Despite the ever-increasing demand and popularity of gaming laptops, one persistent issue won’t go away. Are gaming laptops really suitable for video gaming in the first place?
Many die-hard gamers still mock the whole notion of video gaming on a laptop computer. The two are not compatible; they do not compute. They argue a laptop is too small and too compact to handle all that heat — literally, figuratively, and physically.
Achieving high performance usually means any computer, whether desktop or laptop, will give off a lot of heat. And cramming all those high-end components into such a small confined space only adds to this problem. Many gamers complain that gaming notebooks produce too much heat, and there is the ever-persistent problem of frying your rig. Given that many gamers also have a long-term obsession with overclocking, this concerns even more weight.
If you monitor the different gaming forums, you will hear constant anecdotal stories of gaming laptops simply unable to handle all that heat. And then there is the issue of fan noise as your gaming rig tries to keep everything on the cool side. Many find gaming laptops just too noisy and would rather try their luck with a gaming PC instead.
Besides, why waste all that money on a gaming notebook when you can get a much better gaming system at a far lower price by going with a desktop PC. This issue of price advantage is one of the most compelling arguments for NOT buying a gaming laptop.
However, there are also several more legitimate arguments that those die-hard and battle-weary gamers also know and make. One has to do with the whole idea of upgrading since gaming laptops can’t be upgraded as easily as a desktop PC. Actually, with most laptops, you can upgrade the RAM with ease if you have the free slots available. You can also upgrade the Hard Drive, but depending on your laptop model, other components such as Graphics Cards and processors may be hard (if not impossible or worthwhile) to upgrade in a laptop compared with upgrading a desktop PC.
On the other hand, with a desktop PC, there is ample room for upgrading, which makes it a much more suitable candidate since gaming systems need to be constantly upgraded if you want the best gaming performance possible, which, after all, is the unwritten creed of most true gamers. They want the best, and they want it now.
However, major laptop makers know a good thing (profit) when they see it and are jumping all over the gaming laptop market. We are constantly seeing more and more powerful gaming systems hitting the marketplace. Recently, we saw Dell muscling in on Alienware (which Dell owns) by launching the new all-powerful Alienware m17x through its marketing outlets as well as through Alienware.

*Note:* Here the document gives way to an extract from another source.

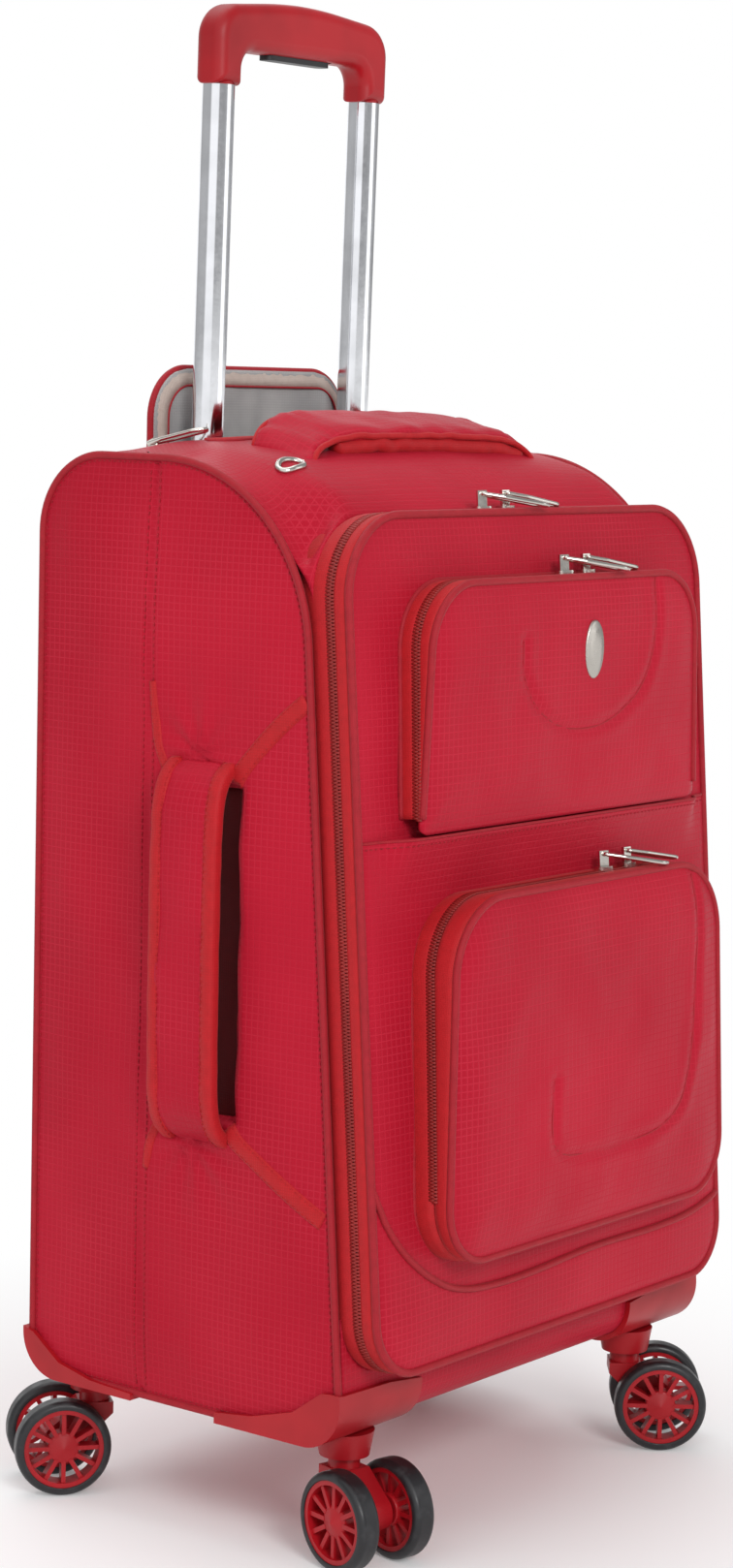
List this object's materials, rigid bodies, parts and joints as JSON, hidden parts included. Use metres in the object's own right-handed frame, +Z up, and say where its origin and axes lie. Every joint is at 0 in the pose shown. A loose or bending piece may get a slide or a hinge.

It’s powerful mobile gaming systems like M17x which will gradually defeat this argument that laptops are no good for gaming. The M17x offers extremely high performance with an Intel Core 2 Extreme Quad overclockable processor and Dual 1 gigabyte Nvidia GeForce GTX 280M graphics card (SLI Enabled 1,024MB) and with up to 8GB shared dual DDR3 at 1,333MHz. Impressive specs, which would make many a desktop PC blush with envy.
Then again, there is the whole issue of style over performance. Many gamers want and desire all that flash and cool style of high-end gaming laptops. They might be the coolest looking devices on the planet. Plus, they are easier to lug around than a desktop PC, no matter which way you swing it.
Despite the obvious objections from die-hard gamers with upgrading, overheating, fan noise, and those hefty price tags, Gaming laptops are probably here to stay and will gradually eat into the gaming desktop market. Whether they can also fully capture the hearts of true gamers is an entirely different question, one that won’t be answered any time soon.